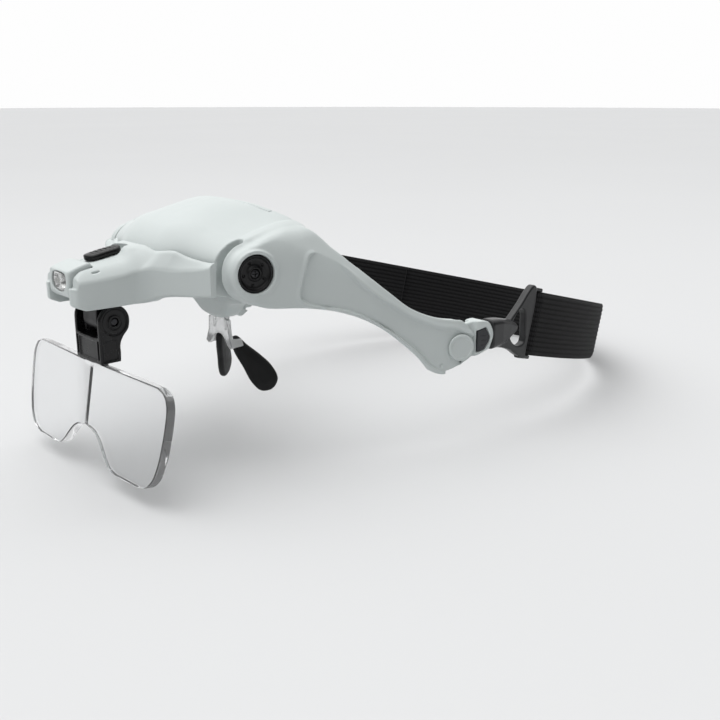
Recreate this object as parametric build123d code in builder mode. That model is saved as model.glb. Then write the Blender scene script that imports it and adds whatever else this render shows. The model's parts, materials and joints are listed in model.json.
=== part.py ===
from build123d import *
import os
from math import sqrt, sin, cos, radians

# Lighted magnifier glasses, head-worn.
# Frame: millimetres, +Z up, -Y is the way the wearer looks, +X is the wearer's left.
# Origin: middle of the brow's forehead face, where the head seats.

os.makedirs("parts", exist_ok=True)

# ---------------------------------------------------------------- driving dimensions
WALL = 2.0                      # shell wall
R_HEAD = 78.0                   # forehead radius of the brow's rear face, in plan

DOME_FRONT = -38.5              # front of the dome
DOME_TOP = 21.4                 # top of the dome
DOME_HALF = 35.6                # half width, where the wings are joined
SLIT_IN, SLIT_OUT = 33.0, 35.6  # flex slits beside the hinge pods
SLIT_END = -16.8
CROWN_FALL = 0.22               # the crown's flanks fall towards the front by this much per mm

PIVOT_Y, PIVOT_Z = -17.4, 0.8   # arm hinge axis, along X
POD_R = 8.3                     # hinge pod radius
PIN_R = 2.0                     # hinge pin radius
RUN = 0.05                      # running clearance on radius

CAP_R = 6.4                     # black cap
EAR_X0, EAR_X1 = 33.4, 35.2     # arm ear in the slit
EAR_R = 6.4

TAIL_Y, TAIL_Z = 56.3, -32.6    # strap socket swivel axis, along X
TAIL_SKIN = 1.0                 # the wing's skin over the socket's tongue
TAIL_GAP = 0.55
DISC_R = 5.0

ARM_FRONT = -66.3               # front of the lamp prongs
BLOCK_HALF = 13.3               # half width of the front block
BLOCK_FRONT_HALF = 11.3
LAMP_SLOT = 7.2                 # half width of the slot for the lamp
LAMP_SLOT_BACK = -54.2
LAMP_Y, LAMP_Z = -58.4, -1.5    # lamp tilt axis, along X
LAMP_HALF = 6.8

EAR_Y, EAR_Z = -51.8, -15.6     # lens bracket tilt axis, along X
BRK_HALF = 9.0                  # half width of the lens bracket
BRK_EAR_R = 5.2
BRK_FRONT = -57.6
BRK_BACK = -50.2
BRK_BOTTOM = -28.7

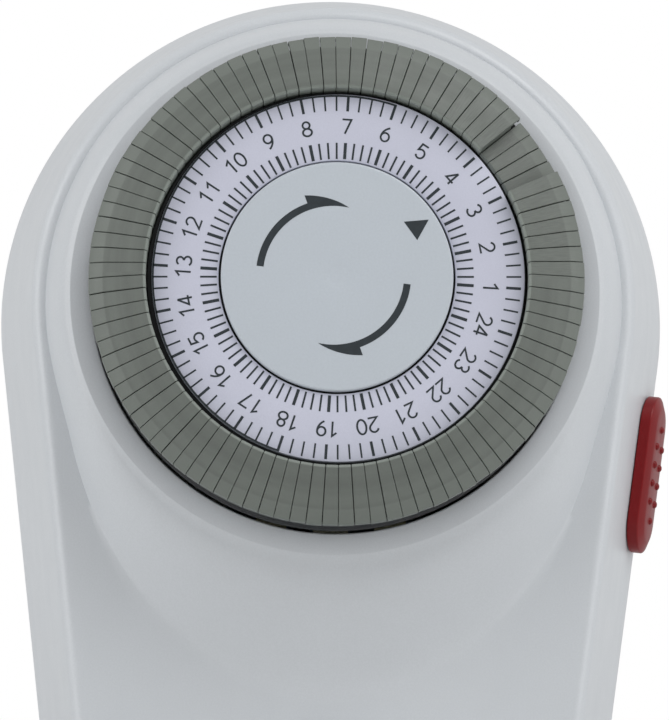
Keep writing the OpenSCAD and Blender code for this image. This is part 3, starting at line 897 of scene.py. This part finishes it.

━━━━

» Exercise directions
Show all lines in the entries above where the string "Blender" appears.

» Complete answer
Recreate this object as parametric build123d code in builder mode. That model is saved as model.glb. Then write the Blender scene script that imports it and adds whatever else this render shows. The model's parts, materials and joints are listed in model.json.
Keep writing the OpenSCAD and Blender code for this image. This is part 3, starting at line 897 of scene.py. This part finishes it.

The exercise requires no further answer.